Monday, November 27, 2017 by Jhoanna Robinson
Engineers that are closely working with the National Institute of Biomedical Imaging and Bioengineering (NIBIB) have created a small monitoring device, worn on the skin, that identifies alcohol levels in perspiration.
The new wearable monitor has the incentive of being non-invasive and unseen by other people, making it more applicable in settings where one would indulge in alcohol drinking. The device would allow people to temper their intake because the gadget would signal when the user is either drunk or dangerously close to being so.
“Measuring alcohol in sweat has been attempted before, but those technologies took two to three hours to measure alcohol levels. Our patch sends alcohol levels to your smartphone in just eight minutes, making real-time alcohol monitoring possible, practical, and personal,” said Patrick Mercier, Ph.D. at University of California, San Diego in La Jolla and study co-senior author.
Around 88,000 individuals in the United States perish from alcohol-related incidents such as drunken driving, which accounted for almost 10,000 fatalities in 2014, according to the National Center for Statistics and Analysis.
Aside from NIBIB, the project was funded by the United States Department of Defense’s Defense Threat Reduction Agency, the Thai Development and Promotion of Science and Technology Talents, and the UCSD Center of Wearable Sensors.
Aside from the dangers on the road, heavy alcohol drinkers are also susceptible to dangers to the body, specifically the big C, which can affect the mouth and throat, the voice box, the liver, and to a lesser extent, some colorectal areas.
“The more you drink, the higher the risk. It’s a pretty linear dose-response,” said Dr.

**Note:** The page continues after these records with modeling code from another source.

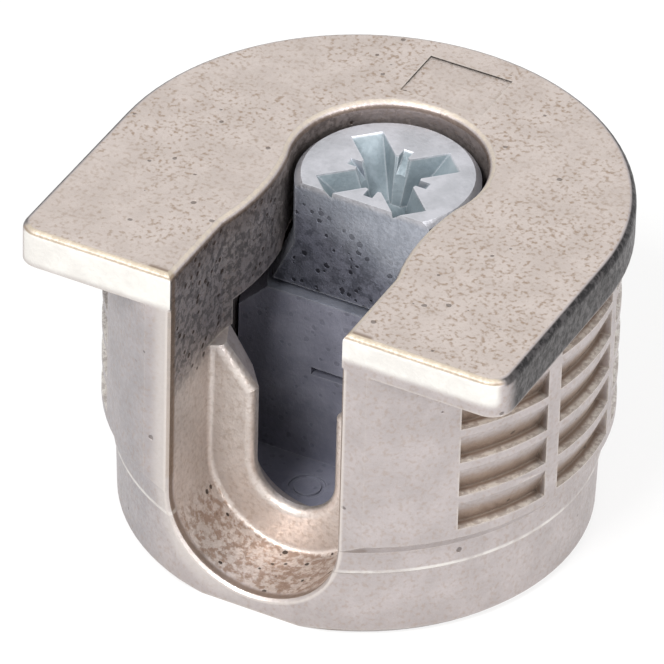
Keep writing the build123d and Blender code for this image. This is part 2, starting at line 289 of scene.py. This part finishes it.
class Nodes:
    """Short calls that add nodes to one material and link them."""

    def __init__(self, tree):
        self.tree = tree

    def add(self, kind, inputs=(), **settings):
        node = self.tree.nodes.new(kind)
        for name, value in settings.items():
            setattr(node, name, value)
        for name, value in dict(inputs).items():
            self.put(node, name, value)
        return node

    def put(self, node, name, value):
        socket = node.inputs[name]
        if isinstance(value, bpy.types.NodeSocket):
            self.tree.links.new(value, socket)
        else:
            socket.default_value = value

    def split(self, vector):
        outputs = self.add("ShaderNodeSeparateXYZ", {"Vector": vector}).outputs
        return outputs["X"], outputs["Y"], outputs["Z"]

    def math(self, operation, first, second=0.0):
        return self.add("ShaderNodeMath", {0: first, 1: second}, operation=operation).outputs[0]

    def times(self, *values):
        product = values[0]
        for value in values[1:]:
            product = self.math("MULTIPLY", product, value)
        return product

    def most(self, *values):
        largest = values[0]
        for value in values[1:]:
            largest = self.math("MAXIMUM", largest, value)
        return largest

    def inverse(self, value):
        return self.math("SUBTRACT", 1.0, value)

    def distance(self, first, second):
        squares = self.math("ADD", self.times(first, first), self.times(second, second))
        return self.math("SQRT", squares)

    def span(self, value, low, high, to_low=0.0, to_high=1.0):
        """Smooth step from to_low at low to to_high at high."""
        inputs = {"Value": value, "From Min": low, "From Max": high, "To Min": to_low, "To Max": to_high}
        node = self.add("ShaderNodeMapRange", inputs, interpolation_type="SMOOTHSTEP")
        return node.outputs["Result"]

    def share(self, value, at_none, at_full):
        """Smooth change from one share, where a mask is 0, to another, where it is 1."""
        return self.span(value, 0.0, 1.0, at_none, at_full)

    def between(self, value, low, high, blur):
        """1 between two values, with soft ends."""
        return self.times(
            self.span(value, low - blur, low + blur),
            self.span(value, high + blur, high - blur),
        )

    def pattern(self, position, pattern):
        noise = self.add(
            "ShaderNodeTexNoise",
            {
                "Vector": position,
                "Scale": pattern.scale,
                "Detail": pattern.detail,
                "Roughness": pattern.roughness,
            },
        )
        return self.span(noise.outputs["Fac"], pattern.sets_in, pattern.full)

    def mix(self, factor, first, second):
        node = self.add("ShaderNodeMix", {"Factor": factor}, data_type="RGBA")
        for index, value in ((FIRST_COLOUR_INPUT, first), (SECOND_COLOUR_INPUT, second)):
            if isinstance(value, bpy.types.NodeSocket):
                self.tree.links.new(value, node.inputs[index])
            else:
                node.inputs[index].default_value = (*value, 1.0)
        return node.outputs[COLOUR_OUTPUT]

    def coat(self, coat, *masks):
        """A coat's share by its masks and strength, and its colour."""
        return self.times(*masks, coat.strength), coat.colour

    def layers(self, colour, *layers):
        """A colour with others laid over it in turn, each by its share."""
        for share, laid in layers:
            colour = self.mix(share, colour, laid)
        return colour


def new_material(name):
    material = bpy.data.materials.new(name)
    material.use_nodes = True
    material.node_tree.nodes.clear()
    return material, Nodes(material.node_tree)


def edge_mask(nodes, radius):
    """1 on outer edges, where a rounded normal leaves the surface's own."""
    geometry = nodes.add("ShaderNodeNewGeometry")
    bevel = nodes.add("ShaderNodeBevel", {"Radius": radius}, samples=EDGE_SAMPLES)
    likeness = nodes.add("ShaderNodeVectorMath", operation="DOT_PRODUCT")
    nodes.put(likeness, 0, geometry.outputs["Normal"])
    nodes.put(likeness, 1, bevel.outputs["Normal"])
    return nodes.span(likeness.outputs["Value"], *EDGE_LIKENESS)


def hollow_mask(nodes):
    """1 deep in corners and hollows, where painted shade goes."""
    occlusion = nodes.add("ShaderNodeAmbientOcclusion", {"Distance": HOLLOW_REACH}, samples=HOLLOW_SAMPLES)
    return nodes.span(occlusion.outputs["AO"], *HOLLOW_LIGHT)


def round_pits(nodes, position, scale, share, widest):
    """Round pits of mixed widths in a share of the cells of a scattered pattern."""
    bend = nodes.add("ShaderNodeTexNoise", {"Vector": position, "Scale": scale * PIT_BEND_SCALE})
    shift = nodes.add(
        "ShaderNodeVectorMath",
        {0: bend.outputs["Color"], "Scale": PIT_BEND / scale},
        operation="SCALE",
    )
    place = nodes.add("ShaderNodeVectorMath", {0: position, 1: shift.outputs[0]}, operation="ADD")
    cells = nodes.add("ShaderNodeTexVoronoi", {"Vector": place.outputs[0], "Scale": scale})
    chance = nodes.split(cells.outputs["Color"])[0]
    width = nodes.span(chance, nodes.inverse(share), 1.0, 0.0, widest)
    return nodes.span(nodes.math("SUBTRACT", width, cells.outputs["Distance"]), 0.0, PIT_RIM)


def finish_material(nodes, colour, metallic, roughness, relief):
    """Metal shader with its relief, and the material's output."""
    bump = nodes.add(
        "ShaderNodeBump",
        {"Strength": RELIEF_STRENGTH, "Distance": RELIEF_DEPTH, "Height": relief},
    )
    shader = nodes.add(
        "ShaderNodeBsdfPrincipled",
        {
            "Base Color": colour,
            "Metallic": metallic,
            "Roughness": roughness,
            "Normal": bump.outputs["Normal"],
        },
    )
    output = nodes.add("ShaderNodeOutputMaterial")
    nodes.put(output, "Surface", shader.outputs[0])


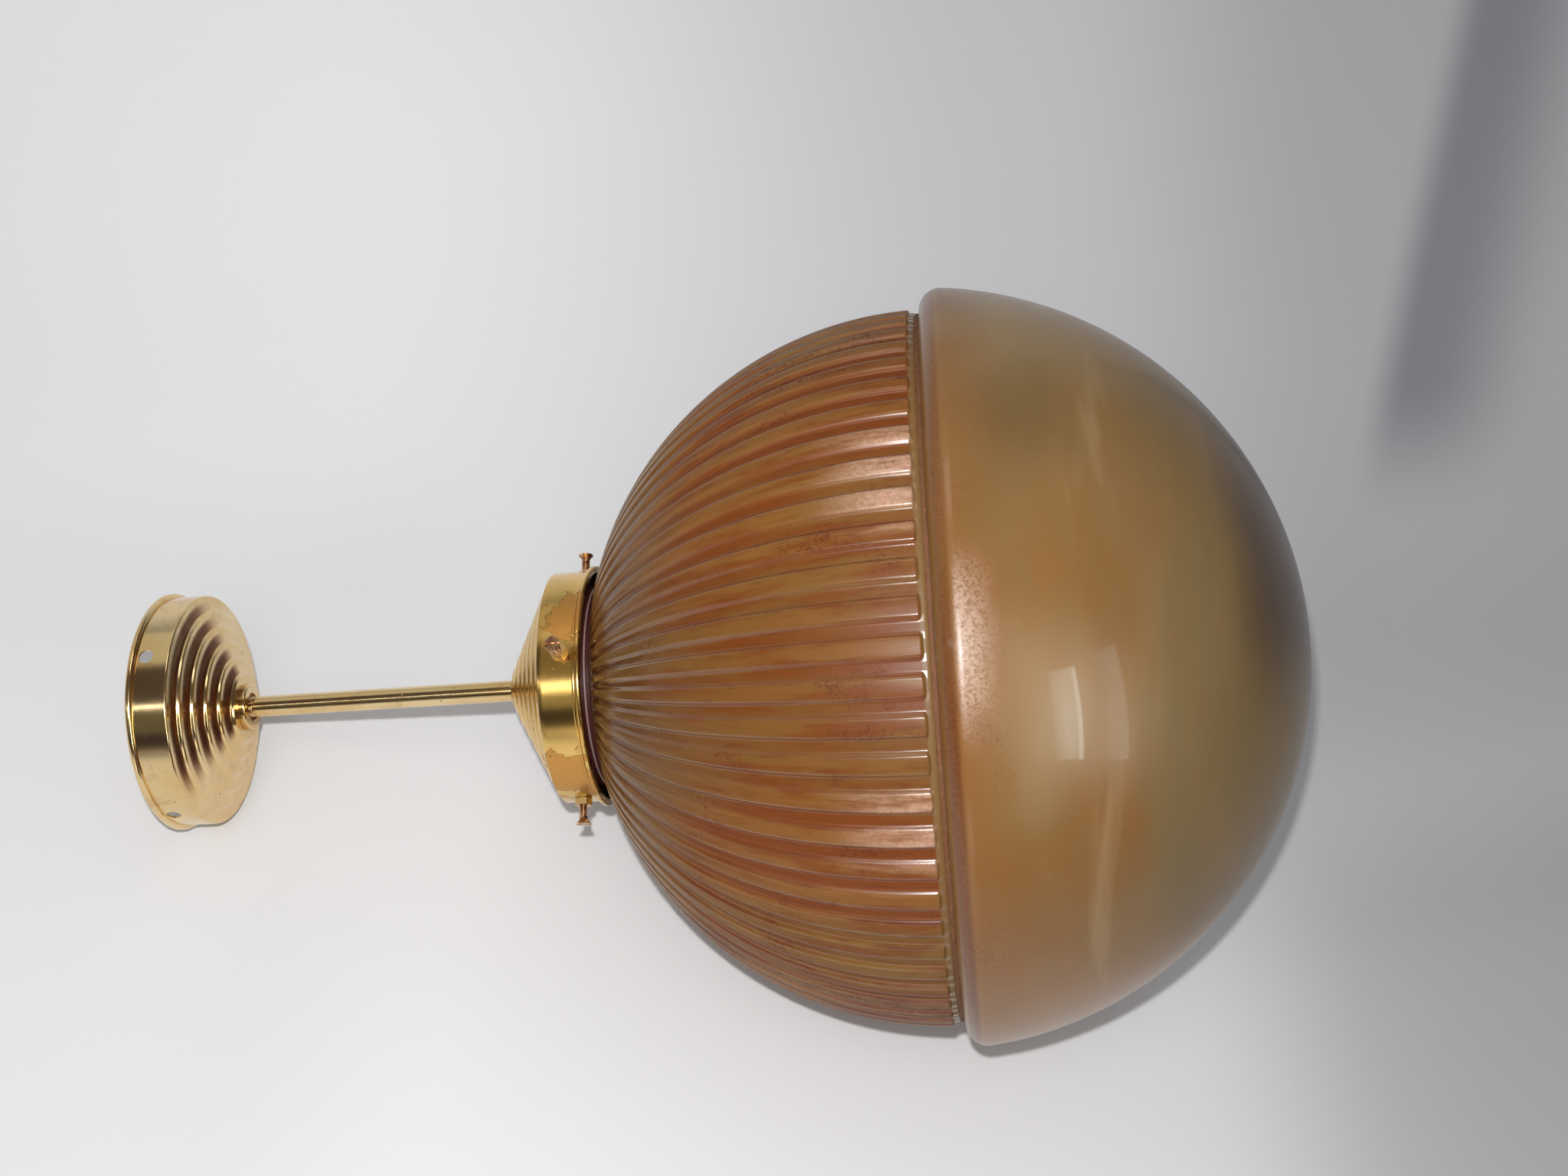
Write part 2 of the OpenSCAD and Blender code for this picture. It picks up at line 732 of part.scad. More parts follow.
module terminal_screws() {
    shank = block_t / 2 - 0.6;
    color(steel)
        for (x = [live_x, neutral_x])
            translate([x, 0, -web_top + block_t])
                difference() {
                    union() {
                        cylinder(r = terminal_head_r, h = terminal_head_t);
                        translate([0, 0, -shank])
                            cylinder(r = terminal_screw_r, h = shank + 0.5);
                    }
                    translate([-terminal_head_r - 1, -slot_w / 2, terminal_head_t * 0.55])
                        cube([2 * terminal_head_r + 2, slot_w, terminal_head_t]);
                }
}

// The live rivet, with a raised head under the sprung tongue
module raised_rivet() {
    head_drop = web_bottom + 2 * tongue_gap + tongue_t;
    translate([live_rivet_x, 0, -head_drop - rivet_head_t]) {
        cylinder(r = rivet_head_r, h = rivet_head_t);
        cylinder(r = rivet_r, h = head_drop + rivet_head_t - web_top);
    }
}

// The neutral rivet, flush with the screw shell's floor, or its hole: wider and longer by a gap
module flush_rivet(gap, past) {
    floor_drop = shell_top + shell_t;
    translate([neutral_x, 0, 0])
        turned(concat(
            [[0, web_top - past],
                [rivet_r + gap, web_top - past],
                [rivet_r + gap, floor_drop - flush_head_t],
                [flush_head_r + gap, floor_drop]],
            past > 0 ? [[flush_head_r + gap, floor_drop + past]] : [],
            [[0, floor_drop + past]]));
}

module contact_rivets() {
    color(copper) {
        raised_rivet();
        flush_rivet(0, 0);
    }
}

module holder_screws() {
    head = holder_bottom - holder_screw_sunk;
    color(steel)
        for (side = [-1, 1])
            translate([0, side * holder_screw_y, -head])
                difference() {
                    union() {
                        translate([0, 0, -holder_screw_head_t])
                            cylinder(r = holder_screw_head_r, h = holder_screw_head_t);
                        cylinder(r = holder_screw_r, h = head - holder_joint + holder_screw_up);
                    }
                    translate([-holder_screw_head_r - 1, -slot_w / 2, -holder_screw_head_t - 1])
                        cube([2 * holder_screw_head_r + 2, slot_w, 1.9]);
                }
}

canopy();
canopy_boss();
canopy_washer();
canopy_lock_nut();
stem_tube();
gallery();
gallery_washer();
gallery_lock_nut();
screw_nuts();
shade_screw_1();
shade_screw_2();
shade_screw_3();
shade_screw_4();
reflector_glass();
cement_ring();
bowl_glass();
holder_ring_nut();
entry_bush();
holder_cap();
holder_body();
screw_shell();
centre_contact();
live_terminal();
neutral_terminal();
terminal_screws();
contact_rivets();
holder_screws();
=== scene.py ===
"""Pendant light: pressed brass canopy, tube stem, shade gallery and a two-part glass globe.

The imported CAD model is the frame. Most turned and pressed pieces are rebuilt here at full
resolution over their CAD nodes, and every piece gets a procedural finish. Sizes of the light and
places on it are in millimetres, as in the CAD source, and a "drop" is a depth under the canopy's
open rim. The studio round the light is in metres.
"""

import functools
import logging
import math
import operator
from dataclasses import dataclass
from enum import Enum
from typing import Any, Callable, Mapping, Optional, Sequence, Union

import bmesh
import bpy
from mathutils import Matrix, Vector


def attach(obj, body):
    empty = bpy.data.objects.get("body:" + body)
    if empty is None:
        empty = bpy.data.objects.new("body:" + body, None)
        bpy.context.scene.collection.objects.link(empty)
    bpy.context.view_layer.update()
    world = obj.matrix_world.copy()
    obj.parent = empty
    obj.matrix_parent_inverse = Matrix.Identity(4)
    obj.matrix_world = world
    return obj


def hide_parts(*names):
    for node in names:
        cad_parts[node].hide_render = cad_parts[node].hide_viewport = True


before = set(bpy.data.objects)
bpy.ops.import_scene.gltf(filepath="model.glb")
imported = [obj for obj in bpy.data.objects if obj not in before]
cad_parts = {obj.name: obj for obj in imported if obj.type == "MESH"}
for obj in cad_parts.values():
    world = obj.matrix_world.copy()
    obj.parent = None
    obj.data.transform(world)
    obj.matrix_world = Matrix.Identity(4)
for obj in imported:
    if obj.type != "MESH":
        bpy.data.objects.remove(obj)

LOG = logging.getLogger("pendant")
MM = 0.001
GLASS_IOR = 1.5

Point = tuple[float, float]
Span = tuple[float, float]
Colour = tuple[float, float, float]
Place = tuple[float, float, float]


class Slot(Enum):
    """The record's material slots."""

    POLISHED_BRASS = "polished_brass"
    TARNISHED_BRASS = "tarnished_brass"
    COPPER_BROWN_BRASS = "copper_brown_brass"
    STEEL = "steel"
    COPPER = "copper"
    TERMINAL_BRASS = "terminal_brass"
    AMBER_GLASS = "amber_glass"
    SMOKY_GLASS = "smoky_glass"
    CEMENT = "cement"
    PORCELAIN = "porcelain"


class Ray(Enum):
    """The sorts of ray that each see the room in their own way."""

    CAMERA = "Is Camera Ray"
    GLOSSY = "Is Glossy Ray"
    TRANSMISSION = "Is Transmission Ray"


# Shader graphs


class Value:
    """One output of a shader node. Arithmetic on it adds Math nodes."""

    def __init__(self, graph: "Graph", socket: Optional[bpy.types.NodeSocket]) -> None:
        """Wraps a socket.

        Args:
            graph: the graph that holds the socket's node.
            socket: the output to wrap, or None for an output node, which has none.
        """
        self.graph = graph
        self.socket = socket

    def _math(self, operation: str, first: "Number", second: "Number" = 0.0) -> "Value":
        """Adds one Math node and returns its result."""
        return self.graph.node("ShaderNodeMath", {"operation": operation}, {0: first, 1: second})

    def __add__(self, other: "Number") -> "Value":
        """self + other."""
        return self._math("ADD", self, other)

    __radd__ = __add__

    def __sub__(self, other: "Number") -> "Value":
        """self - other."""
        return self._math("SUBTRACT", self, other)

    def __rsub__(self, other: "Number") -> "Value":
        """other - self."""
        return self._math("SUBTRACT", other, self)

    def __mul__(self, other: "Number") -> "Value":
        """self * other."""
        return self._math("MULTIPLY", self, other)

    __rmul__ = __mul__

    def __truediv__(self, other: "Number") -> "Value":
        """self / other."""
        return self._math("DIVIDE", self, other)

    def __mod__(self, other: "Number") -> "Value":
        """The part of self left over after whole steps of other, never negative."""
        return self._math("FLOORED_MODULO", self, other)

    def __abs__(self) -> "Value":
        """The size of self."""
        return self._math("ABSOLUTE", self)

    def cosine(self) -> "Value":
        """The cosine of self in radians."""
        return self._math("COSINE", self)

    def bearing(self, ahead: "Number") -> "Value":
        """The bearing, in radians, of a point that lies self to the side and so far ahead."""
        return self._math("ARCTAN2", self, ahead)

    def ramp(self, low: float, high: float) -> "Value":
        """A smooth step from 0 at low to 1 at high. It falls where low is above high."""
        return self.graph.node(
            "ShaderNodeMapRange",
            {"interpolation_type": "SMOOTHSTEP"},
            {"Value": self, "From Min": low, "From Max": high},
        )

    def over(self, span: Span) -> "Value":
        """A smooth step along a length, from 0 at a span's first millimetre to 1 at its second."""
        return self.ramp(span[0] * MM, span[1] * MM)


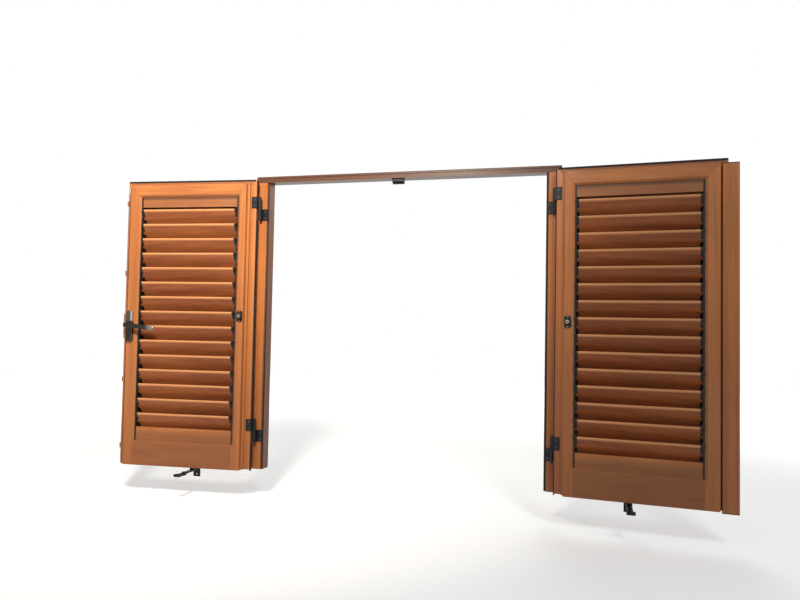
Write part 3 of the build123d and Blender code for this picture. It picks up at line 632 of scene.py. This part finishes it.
# Painted highlight: the upper end, the rim above the lever and the lever's tip are made lighter
above_lever = lacquer.smooth_step(lacquer_height, *above_lever_heights)
inner_rim = lacquer.smooth_step(lacquer_across, *inner_rim_across)
lever_tip = lacquer.smooth_step(lacquer_across + lacquer_patches * 0.012, *lever_tip_across)
painted_highlight = above_lever * (inner_rim * 0.75 + 0.12) + lever_tip * 0.42
lacquer_tone = lacquer.mix(lacquer_patches, colour(28, 25, 24), colour(44, 40, 37))
lacquer_black = lacquer.shade(**{
    "Base Color": lacquer.mix(painted_highlight, lacquer_tone, painted_highlight_tone),
    "Roughness": 0.18 + lacquer_patches * 0.12,
    "Metallic": 0.80,
    "Coat Weight": lacquer_patches * 0.5,
})
work = bmesh.new()
rectangle(work, plate_width, plate_length)
soften(work, work.verts[:], plate_corner, 6, "VERTICES")
pull(work, work.faces[:], (0, 0, plate_thickness))
front_rim = [edge for edge in work.edges
             if all(vert.co.z > plate_thickness / 2 for vert in edge.verts)]
soften(work, front_rim, plate_rim, 3)
made("left_handle_plate", work, lacquer_black, "left_leaf",
     leaf_to_room("left") @ facing_front(plate_along, leaf_front, plate_height), 25.0)


# Lever: a die-cast arm with a round neck on a flat rose, flattened and a little wider than it is
# thick, that tapers to a blunt rounded tip. It has the plate's lacquer, and droops a few degrees.
hub_along, hub_height = 0.535, -0.624
neck_foot, neck_radius, neck_length = -0.0553, 0.0090, 0.0150
rose_radius, rose_thickness = 0.0128, 0.0030
neck_taper = 0.94
lever_depth = -0.0763
lever_droop = math.radians(5.0)
lever_half_width, lever_half_thickness = 0.0095, 0.0060
lever_squareness = 0.72
# How far along the arm each section lies, and its share of the full width and thickness
lever_sections = ((-0.0118, 0.35, 0.40), (-0.0108, 0.74, 0.70), (-0.0080, 1.04, 0.92),
                  (0.0, 1.20, 1.0), (0.030, 1.06, 1.0), (0.062, 0.92, 0.90), (0.094, 0.92, 0.84),
                  (0.110, 0.96, 0.86), (0.1185, 0.84, 0.74), (0.1225, 0.56, 0.48),
                  (0.1240, 0.20, 0.16))
work = bmesh.new()
rings = []
for along, width_share, thickness_share in lever_sections:
    ring = bmesh.ops.create_circle(work, segments=24, radius=1.0)["verts"]
    for vert in ring:
        vert.co.x = math.copysign(abs(vert.co.x) ** lever_squareness, vert.co.x)
        vert.co.y = math.copysign(abs(vert.co.y) ** lever_squareness, vert.co.y)
    bmesh.ops.scale(work, verts=ring, vec=(thickness_share * lever_half_thickness,
                                           width_share * lever_half_width, 1))
    bmesh.ops.translate(work, verts=ring, vec=(0, 0, along))
    rings.append(ring)
ring_edges = [[edge for edge in work.edges if edge.verts[0] in ring and edge.verts[1] in ring]
              for ring in rings]
for ring, next_ring in zip(ring_edges, ring_edges[1:]):
    bmesh.ops.bridge_loops(work, edges=ring + next_ring)
bmesh.ops.contextual_create(work, geom=ring_edges[0])
bmesh.ops.contextual_create(work, geom=ring_edges[-1])
arm_turn = Matrix(((0, 0, -math.cos(lever_droop), hub_along),
                   (1, 0, 0, lever_depth),
                   (0, 1, -math.sin(lever_droop), hub_height),
                   (0, 0, 0, 1)))
bmesh.ops.transform(work, matrix=arm_turn, verts=work.verts[:])
for radius, length in ((neck_radius, neck_length), (rose_radius, rose_thickness)):
    neck = bmesh.ops.create_cone(work, cap_ends=True, segments=40, radius1=radius,
                                 radius2=radius * neck_taper, depth=length)["verts"]
    stand = (facing_front(hub_along, neck_foot, hub_height)
             @ Matrix.Translation((0, 0, length / 2)))
    bmesh.ops.transform(work, matrix=stand, verts=neck)
lever = made("left_lever_casting", work, lacquer_black, "left_lever",
             leaf_to_room("left"), 32.0)
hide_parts("left_lever")


# Hold-backs: forged steel arms that reach out under the leaves, each with a catch on a pin at its
# end that tips up in front of the leaf. They are painted black like the hinges.
for name in ("left_catch", "right_catch", "holdback_arms"):
    coat(name, black_steel)


# The floor: a wide pale plane under the lowest fitting, which keeps the shadow. The far part glows
# a little towards white.
def seen_by_eye(finish):
    """1 for a ray that looks straight at a surface, in a mirror or through glass, and else 0."""
    straight, mirrored, through = (
        finish.node("ShaderNodeLightPath", {}, {}, ray)
        for ray in ("Is Camera Ray", "Is Glossy Ray", "Is Transmission Ray"))
    return straight.sum("MAXIMUM", straight, straight.sum("MAXIMUM", mirrored, through))


floor_height = -1.32
floor_size = 12.0
near_glow, far_glow = 0.30, 1.0
glow_distances = 2.1, 4.6

work = bmesh.new()
rectangle(work, floor_size, floor_size)
bmesh.ops.translate(work, verts=work.verts, vec=(0, 0, floor_height))
floor_data = bpy.data.meshes.new("floor")
work.to_mesh(floor_data)
work.free()
floor = bpy.data.objects.new("floor", floor_data)
bpy.context.scene.collection.objects.link(floor)
floor_finish = new_finish("floor_finish")
away = floor_finish.node("ShaderNodeVectorMath", {"operation": "LENGTH"},
                         {0: floor_finish.place()}, "Value")
glow = near_glow + floor_finish.smooth_step(away, *glow_distances) * (far_glow - near_glow)
floor_data.materials.append(floor_finish.shade(**{
    "Base Color": colour(234, 233, 230),
    "Roughness": 0.8,
    "Specular IOR Level": 0.2,
    "Emission Color": seen_by_eye(floor_finish) * glow,
    "Emission Strength": 1.0,
}))


# Light: a warm lamp in front that is aimed at the left leaf, a cooler and wider one on the right,
# and a wide one behind for the backs.
def soft_lamp(name, place, aim, size, power, tone, spread=180.0):
    data = bpy.data.lights.new(name, "AREA")
    data.shape = "DISK"
    data.size = size
    data.energy = power
    data.spread = math.radians(spread)
    data.color = tone
    lamp = bpy.data.objects.new(name, data)
    lamp.location = place
    lamp.rotation_mode = "QUATERNION"
    lamp.rotation_quaternion = (Vector(aim) - Vector(place)).to_track_quat("-Z", "Y")
    bpy.context.scene.collection.objects.link(lamp)


soft_lamp("lamp_left", (-0.10, -2.1, 0.90), (-1.15, 0.0, 0.05), 0.45, 40.0, (1.0, 0.93, 0.82),
          100.0)
soft_lamp("lamp_right", (1.9, -2.9, 1.9), (0.4, 0.0, -0.40), 1.0, 50.0, (0.95, 0.98, 1.0))
soft_lamp("lamp_back", (0.5, 3.0, 1.6), (0.0, 0.0, -0.6), 2.5, 42.0, (1.0, 1.0, 1.0))

# Light from all round: dim and pale, but plain white to the camera, in metal and through glass, so
# that the background is white
world = bpy.data.worlds.new("sky")
bpy.context.scene.world = world
sky = Finish(world)
dim = sky.node("ShaderNodeBackground", {}, {"Color": (0.95, 0.97, 1.0, 1.0), "Strength": 0.34})
white = sky.node("ShaderNodeBackground", {}, {"Color": (1.0, 1.0, 1.0, 1.0), "Strength": 1.0})
either = sky.node("ShaderNodeMixShader", {}, {"Fac": seen_by_eye(sky), 1: dim, 2: white})
sky.node("ShaderNodeOutputWorld", {}, {"Surface": either})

Clifford A. Hudis, the chief executive of the American Society of Clinical Oncology.
For her part, American Cancer Society vice president for epidemiology Susan Gapstur said: “The International Agency for Research on Cancer (IARC), which is part of the World Health Organization, first classified the consumption of alcoholic beverages as carcinogenic to humans in 1987, tying consumption to cancers of the mouth, throat, voice box, esophagus, and liver.”
In fact, a recent IARC report showed that alcohol, “is a cause of cancers of the oral cavity, pharynx, larynx, esophagus, colorectum, liver, and female breast,” with esophageal cancer being largely connected to squamous cell carcinoma.
“One way alcohol may lead to cancer is because the body metabolizes it into acetaldehyde, which causes changes and mutations in DNA. The formation of acetaldehyde starts when alcohol comes in contact with bacteria in the mouth, which may explain the link between alcohol and cancers of the throat, voice box, and esophagus,” Gapstur said.